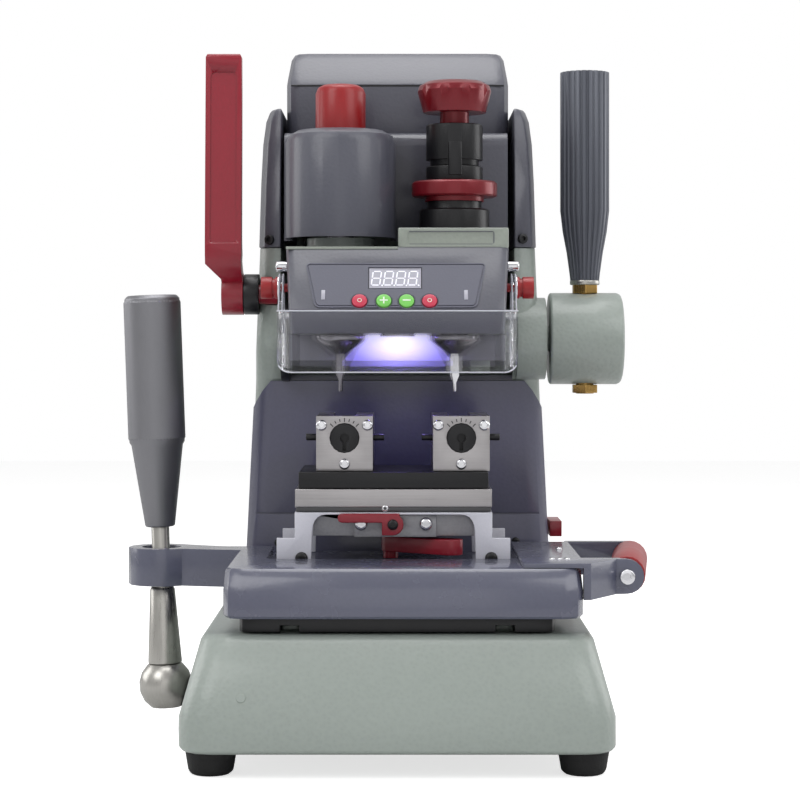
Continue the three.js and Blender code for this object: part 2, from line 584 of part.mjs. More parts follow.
function buildVice(side, centreX, parent) {
  const place = groupAt(centreX, 0, viceBottom, parent);
  const half = vice.width / 2;
  const { front, back, frontWall, slotLeft, slotRight, screwRadius, screwDepth } = vice;
  const screwHeight = screwZ - viceBottom;
  const floor = jawFloor - viceBottom;
  const screwHole = rodY(0, screwHeight, front - 1, front + screwDepth + gap, screwRadius + gap);
  const body = cut(
    block(-half, half, front, back, 0, vice.height),
    block(-half - 1, slotRight, front + frontWall, back + 1, floor, vice.height + 1),
    block(-half - 1, slotLeft + gap, front + frontWall, back + 1, floor - vice.jawRelief, floor + 1),
    screwHole,
  );
  piece(`vice_body_${side}`, body, materials.steel, place);
  piece(`vice_jaw_${side}`,
    block(-half, slotLeft, front + frontWall + gap, back, floor + gap, vice.height),
    materials.steel, place);
  const socket = rodY(0, 3, front - 2, front + 4, 2.6, 6);
  const disc = cut(rodY(0, 0, front - gap, front + screwDepth, screwRadius), socket);
  piece(`clamp_screw_${side}`, disc, materials.blackPart, groupAt(0, 0, screwHeight, place));
}

function buildLockLevers(tableGroup) {
  const bedPlace = groupAt(bedLock.x, 0, bedLock.z, tableGroup);
  const { hubRadius, reach, thickness } = bedLock;
  const y1 = bridge.front - gap;
  const hub = rodY(0, 0, y1 - thickness, y1, hubRadius);
  const handle = new THREE.Shape();
  handle.moveTo(4, hubRadius);
  handle.lineTo(-reach + 2.6, hubRadius);
  handle.absarc(-reach + 2.6, hubRadius - 2.6, 2.6, Math.PI / 2, -Math.PI / 2, false);
  handle.lineTo(-hubRadius, hubRadius - 5.2);
  handle.lineTo(-hubRadius, -hubRadius);
  handle.lineTo(0, -hubRadius);
  handle.lineTo(4, 0);
  handle.closePath();
  piece("bed_lock_lever", join(hub, alongY(handle, y1 - thickness, y1), rodY(0, 0, y1 - 1, y1 + 16, 3)),
    materials.redPaint, bedPlace);

  const lockZ = panFloor + 4.5;
  const tablePlace = groupAt(tableLock.x, tableLock.y, lockZ, tableGroup);
  tablePlace.rotation.z = THREE.MathUtils.degToRad(tableLock.angle);
  const arm = new THREE.Shape();
  arm.moveTo(0, -5.5);
  arm.lineTo(tableLock.reach, -tableLock.endRadius);
  arm.absarc(tableLock.reach, 0, tableLock.endRadius, -Math.PI / 2, Math.PI / 2, false);
  arm.lineTo(0, 5.5);
  arm.absarc(0, 0, 5.5, Math.PI / 2, (3 * Math.PI) / 2, false);
  piece("table_lock_lever", join(alongZ(arm, 0, tableLock.thickness), rodZ(0, 0, gap - 4.5, 1, 4.5)),
    materials.redPaint, tablePlace);

  const sideX = columnSide + column.sideFlare + splash.thickness + sideLock.standoff;
  const sidePlace = groupAt(sideX, sideLock.y, sideLock.z);
  const sideHalf = sideLock.height / 2;
  const bar = new THREE.Shape();
  bar.moveTo(0, sideHalf);
  bar.lineTo(-sideLock.reach, sideHalf);
  bar.lineTo(-sideLock.reach, -sideHalf);
  bar.lineTo(0, -sideHalf);
  bar.absarc(0, 0, sideHalf, -Math.PI / 2, Math.PI / 2, false);
  piece("side_lock_lever", join(
    alongX(bar, 0, sideLock.thickness), rodX(0, 0, -sideX + columnSide - 4, 1, 4),
  ), materials.redPaint, sidePlace);
}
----
### Set task
Everything from the first line of the data through the line containing "materials.redPaint, bedPlace);" should be echoed exactly. Add nothing.

### Finished task
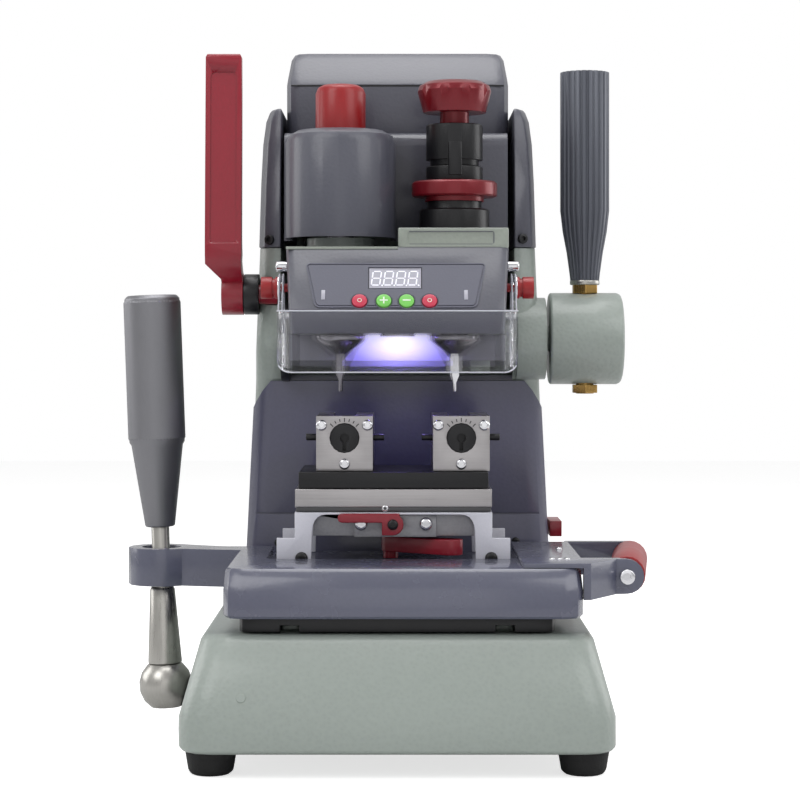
Continue the three.js and Blender code for this object: part 2, from line 584 of part.mjs. More parts follow.
function buildVice(side, centreX, parent) {
  const place = groupAt(centreX, 0, viceBottom, parent);
  const half = vice.width / 2;
  const { front, back, frontWall, slotLeft, slotRight, screwRadius, screwDepth } = vice;
  const screwHeight = screwZ - viceBottom;
  const floor = jawFloor - viceBottom;
  const screwHole = rodY(0, screwHeight, front - 1, front + screwDepth + gap, screwRadius + gap);
  const body = cut(
    block(-half, half, front, back, 0, vice.height),
    block(-half - 1, slotRight, front + frontWall, back + 1, floor, vice.height + 1),
    block(-half - 1, slotLeft + gap, front + frontWall, back + 1, floor - vice.jawRelief, floor + 1),
    screwHole,
  );
  piece(`vice_body_${side}`, body, materials.steel, place);
  piece(`vice_jaw_${side}`,
    block(-half, slotLeft, front + frontWall + gap, back, floor + gap, vice.height),
    materials.steel, place);
  const socket = rodY(0, 3, front - 2, front + 4, 2.6, 6);
  const disc = cut(rodY(0, 0, front - gap, front + screwDepth, screwRadius), socket);
  piece(`clamp_screw_${side}`, disc, materials.blackPart, groupAt(0, 0, screwHeight, place));
}

function buildLockLevers(tableGroup) {
  const bedPlace = groupAt(bedLock.x, 0, bedLock.z, tableGroup);
  const { hubRadius, reach, thickness } = bedLock;
  const y1 = bridge.front - gap;
  const hub = rodY(0, 0, y1 - thickness, y1, hubRadius);
  const handle = new THREE.Shape();
  handle.moveTo(4, hubRadius);
  handle.lineTo(-reach + 2.6, hubRadius);
  handle.absarc(-reach + 2.6, hubRadius - 2.6, 2.6, Math.PI / 2, -Math.PI / 2, false);
  handle.lineTo(-hubRadius, hubRadius - 5.2);
  handle.lineTo(-hubRadius, -hubRadius);
  handle.lineTo(0, -hubRadius);
  handle.lineTo(4, 0);
  handle.closePath();
  piece("bed_lock_lever", join(hub, alongY(handle, y1 - thickness, y1), rodY(0, 0, y1 - 1, y1 + 16, 3)),
    materials.redPaint, bedPlace);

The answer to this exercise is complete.